Burg – I was once too. Then I married a man who’s allergic to the stuff. ~sigh~
EWBL – That’s a good one! I collect funny quotes. I write ‘em in the addresses section of my dayplanner.
Julie – Awww…you’re too sweet! And frankly, for you? I’d paint my blog pink if that’s what it took to please you!
Amber – It’s all part of your charm.
Angie – I’m afraid to right another because I don’t think I can top that one. =P
Grateful – I’m an eyebrow plucker too, but it’s by necessity. I was cursed with a monobrow. Ack! ~lol~
I am obsessed with having a clean living room, all other rooms can do what they must. I live in a small space, at the moment..I need something.
I am so mailing you something this week!
hi kimberly: monobrow! you made me laugh out loud! thanks for the laugh this morning.
i know you loooove mail, so i sent you an email. so am i worthy now in your blogosphere?? he he
you’re a crack up.
ps. and that was so nice of you to lighten up your blog screen to help one person’s eyes. sweet of you.
happy day :)
PJ – I’m the exact same. I have to close my bedroom door when company comes, because that’s where I stash the mess.
Nic – Whadda ya know, and I’m mailing you something today!
Grateful – Wish I were this funny every day!
kimberly: you’re doing awesome.
thanks for the smile and the email :)
take care :)
I like the new blog outfit – nice.
Out with the old…….In with the new!
The black felt too dark and funeralish. Unless you were going to add a pulsing strobe light to the black template (that would have rocked!), I prefer this light, easy, breezy shell more.

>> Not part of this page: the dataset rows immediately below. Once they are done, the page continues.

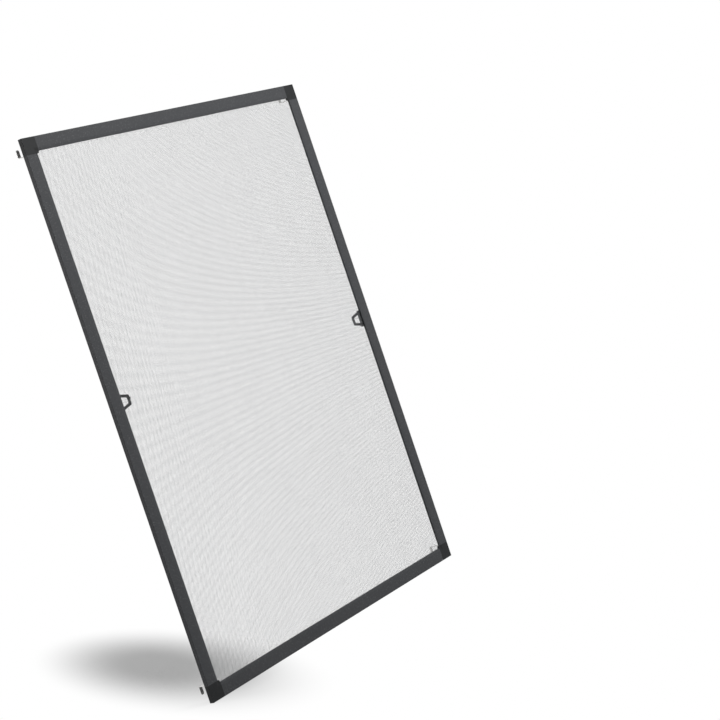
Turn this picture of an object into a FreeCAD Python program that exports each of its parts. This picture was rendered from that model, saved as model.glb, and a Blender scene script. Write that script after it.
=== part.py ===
import FreeCAD, Part
import os
import Sketcher

from FreeCAD import Placement, Rotation, Vector

# Insect screen for a window: a frame of four hollow aluminium rails on moulded corner
# pieces, with a fibreglass screen pressed into its groove by a round cord, two pull
# loops at mid height and four spring-steel hooks that hang it on the window.
# Millimetres. X is the width, Z the height, and +Y points into the room. The origin is
# the middle of the frame, in the plane of the room-side faces that meet the window.

os.makedirs("parts", exist_ok=True)
doc = FreeCAD.newDocument("window_screen_frame")

# The driving dimensions
SIZES = {
    "frame_width": 740.0,
    "frame_height": 1000.0,
    # rail: a hollow box with a grooved flange on the side of the opening
    "rail_depth": 9.0,
    "box_width": 20.0,
    "box_wall": 1.3,
    "groove_width": 3.8,
    "groove_floor": 1.5,
    "lip_wall": 1.5,
    "lip_height": 4.6,
    "bevel_depth": 0.8,
    "edge_radius": 0.5,
    # corner piece
    "corner_plate": 10.0,
    "gusset_radius": 3.5,
    "spigot_length": 28.0,
    "spigot_clearance": 0.15,
    "spigot_chamfer": 1.0,
    "recess_depth": 6.0,
    "recess_margin": 2.3,
    "recess_end_wall": 5.2,
    "recess_step_wall": 3.7,
    "recess_radius": 1.2,
    # hook, a strip bent from flat stock
    "strip_width": 7.0,
    "strip_thickness": 0.8,
    "strip_clearance": 0.05,
    "hook_inset": 14.0,
    "hook_tail": 6.5,
    "hook_collar": 0.4,
    "hook_drop": 2.0,
    "hook_reach": 25.0,
    "hook_leg": 15.0,
    "bend_radius": 0.8,
    "tip_radius": 2.8,
    # screen cloth: one thin wall opened by a plain grid, with ridges for its threads on
    # the bars between the openings
    "cloth_thickness": 0.3,
    "cloth_edge": 0.8,
    "gap_columns": 9.0,
    "gap_rows": 12.0,
    "bar_width": 12.0,
    "ridges_per_bar": 3.0,
    "ridge_pitch": 4.0,
    "ridge_width": 1.2,
    "ridge_height": 0.3,
    # retaining cord
    "cord_diameter": 3.0,
    "cord_clearance": 0.1,
    # pull loop
    "pull_left_height": 27.5,
    "pull_right_height": 12.0,
    "pull_base_length": 33.0,
    "pull_base_overhang": 3.0,
    "pull_foot_inset": 1.2,
    "pull_clearance": 0.1,
    "pull_bar": 5.0,
    "pull_bar_depth": 2.8,
    "pull_root": 32.0,
    "pull_tip": 18.0,
    "pull_reach": 24.5,
    "pull_edge_chamfer": 0.5,
    "pull_corner_radius": 3.0,
    "nub_diameter": 4.0,
    "nub_overhang": 1.2,
    "nub_lift": 3.0,
}

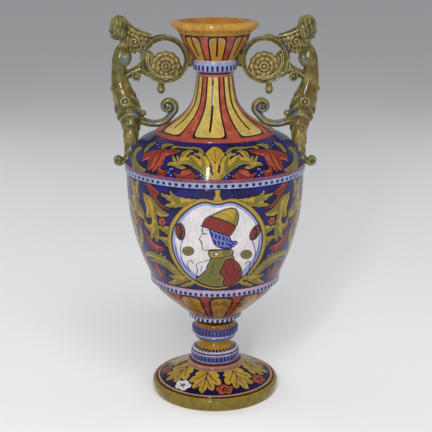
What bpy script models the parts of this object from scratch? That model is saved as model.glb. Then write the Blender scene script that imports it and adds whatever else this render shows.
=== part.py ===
"""A painted ceramic amphora: a turned, hollow vessel with two moulded figure-and-scroll handles.

The real object is one fired piece. Here it is parted at two grooves, under the bead band and under
the lower ring, into a top with the handles, a belly and a foot. Each is a turned profile, and each
handle is a set of rolled and pressed clay forms that are united with the top. Metres, +Z up, the
painted front towards -Y, the foot standing on z = 0 with the axis of the vessel on the Z axis.
"""
import math

import bmesh
import bpy
import numpy as np

# Mouth
RIM_HEIGHT = 0.6275
LIP_RADIUS = 0.0707
LIP_ROLL = 0.0065
CUP_TOP_RADIUS = 0.0583
CUP_TOP_DROP = 0.0190
CUP_TOP_HEIGHT = RIM_HEIGHT - CUP_TOP_DROP
CUP_DEPTH = 0.0420
CUP_FOOT_RADIUS = 0.0335
CUP_FOOT_HEIGHT = CUP_TOP_HEIGHT - CUP_DEPTH
CUP_BULGE = 0.0025

# Collar and neck. A wall's stations are shares of its way out and down between its two ends.
COLLAR_RADIUS = 0.0357
COLLAR_HEIGHT = 0.0165
COLLAR_EASE = 0.0030
NECK_RADIUS = 0.0298
NECK_WAIST_DROP = 0.0245
NECK_WAIST_HEIGHT = CUP_FOOT_HEIGHT - NECK_WAIST_DROP
NECK_STATIONS = [(0.0536, 0.2682), (0.1374, 0.4872), (0.2797, 0.6313), (0.4807, 0.7620), (0.7739, 0.8961)]
NECK_FOOT_RADIUS = 0.0895
NECK_FOOT_HEIGHT = 0.4525
NECK_RING_RADIUS = 0.0982
NECK_RING_ROLL = 0.0045
RING_STEP = 0.0010

# Shoulder and belly
SHOULDER_STATIONS = [(0.2549, 0.1118), (0.4968, 0.2473), (0.7516, 0.5161), (0.9136, 0.8172)]
BELLY_RADIUS = 0.1452
SHOULDER_OVERHANG = 0.0003
SHOULDER_RADIUS = BELLY_RADIUS + SHOULDER_OVERHANG
SHOULDER_FILLET_HEIGHT = 0.4015
BEAD_BAND_RISE = 0.0026
BEAD_BAND_RADIUS = BELLY_RADIUS + BEAD_BAND_RISE
BEAD_BAND_TOP = 0.3956
BEAD_BAND_WIDTH = 0.0086
BEAD_BAND_FOOT = BEAD_BAND_TOP - BEAD_BAND_WIDTH
BAND_STEP = 0.0015
BELLY_STATIONS = [(0.0136, 0.1929), (0.1281, 0.4276), (0.3651, 0.6508), (0.6594, 0.8340)]
BELLY_FOOT_RADIUS = 0.1085
BELLY_FOOT_HEIGHT = 0.2120
LOWER_RING_RADIUS = 0.1088
LOWER_RING_WIDTH = 0.0115
LOWER_RING_FOOT = BELLY_FOOT_HEIGHT - LOWER_RING_WIDTH
PART_GAP = 0.0003

# Bowl and stem
BOWL_TOP_RADIUS = 0.1035
BOWL_STATIONS = [(0.1349, 0.2484), (0.3127, 0.4281), (0.5476, 0.6487), (0.7937, 0.8562)]
BOWL_FOOT_RADIUS = 0.0405
BOWL_FOOT_HEIGHT = 0.1390
STEM_RING_RADIUS = 0.0448
STEM_RING_ROLL = 0.0038
STEM_RADIUS = 0.0270
STEM_WAIST_HEIGHT = 0.1245
KNOP_RADIUS = 0.0396
KNOP_HEIGHT = 0.1090
KNOP_ROLL_RADIUS = 0.0335
KNOP_ROLL_RISE = 0.0065
KNOP_ROLL_DROP = 0.0045
KNOP_BAND_HEIGHT = 0.0100
LOWER_WAIST_RADIUS = 0.0252
LOWER_WAIST_HEIGHT = 0.0885
LOWER_WAIST_EASE = (0.0025, 0.0050)

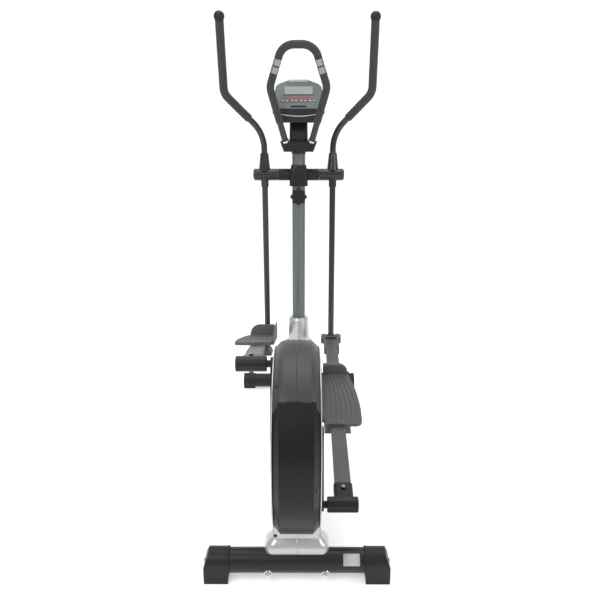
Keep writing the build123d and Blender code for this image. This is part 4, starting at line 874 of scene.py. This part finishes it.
def lamp(name, place, aim, size, power):
    """A soft area light aimed at a point."""
    data = bpy.data.lights.new(name, "AREA")
    data.energy = power
    data.size = size
    light = bpy.data.objects.new(name, data)
    bpy.context.scene.collection.objects.link(light)
    light.location = place
    light.rotation_euler = (Vector(aim) - Vector(place)).to_track_quat("-Z", "Y").to_euler()


def studio():
    """A pale floor that sweeps up into a wall, a white surround, soft lights and the camera."""
    bm = bmesh.new()
    turns = [math.radians(degrees) for degrees in range(6, 91, 6)]
    profile = [(FLOOR_REAR, 0.0), (FLOOR_FRONT, 0.0)]
    profile += [(FLOOR_FRONT + SWEEP_R * math.sin(a), SWEEP_R - SWEEP_R * math.cos(a)) for a in turns]
    profile += [(FLOOR_FRONT + SWEEP_R, WALL_TOP)]
    lines = [[bm.verts.new((x, y, z)) for x in (-FLOOR_HALF, FLOOR_HALF)] for y, z in profile]
    for one, two in zip(lines, lines[1:]):
        bm.faces.new((one[0], one[1], two[1], two[0]))
    pale = finish_of("pale_floor", (0.86, 0.86, 0.86), 0.7, drift=0.01, scale=1.0, dust=0.0, grain_scale=60,
                     bump=0.01)
    glow = pale.node_tree.nodes["Principled BSDF"]
    glow.inputs["Emission Color"].default_value = WHITE
    glow.inputs["Emission Strength"].default_value = FLOOR_GLOW
    floor = from_bmesh("studio_floor", bm, pale)
    world = bpy.data.worlds.new("studio")
    world.use_nodes = True
    background = world.node_tree.nodes["Background"]
    background.inputs["Color"].default_value = WHITE
    background.inputs["Strength"].default_value = WORLD_LIGHT
    bpy.context.scene.world = world
    for given in LAMPS:
        lamp(*given)
    data = bpy.data.cameras.new("camera")
    data.lens = CAMERA_LENS
    data.sensor_width = CAMERA_SENSOR
    camera = bpy.data.objects.new("camera", data)
    bpy.context.scene.collection.objects.link(camera)
    camera.location = (CAMERA_RIGHT, rear_axis.y - CAMERA_BACK, CAMERA_HEIGHT)
    camera.rotation_euler = (math.radians(90 - CAMERA_PITCH), 0, math.radians(CAMERA_YAW))
    bpy.context.scene.camera = camera
    bpy.context.scene.view_settings.view_transform = "Standard"


studio()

I’m going to mail you my comment. (Am I a suck-up or what?)
Yeah…I think I look good in polka dots. =P I kinda liked the dark look. I think I would’ve made a great goth type in high school, and I’ve always thought I missed my chance.
Yay! Mail comin’ my way!
I totally won the lip gloss wars the year I graduated from university. A group of us were talking about needing lip gloss always and our male prof didn’t believe the obsession. I opened my incredibly tiny purse and pulled out 14 lip glosses – some from body shop, some burt’s bees, some blistex, some bonne bell, some with tint, some without…..
I cut back that day. I honestly hadn’t realized how bad the obsession had become…
Of course, one of my other girl friends had 10 or 11, so I wasn’t alone.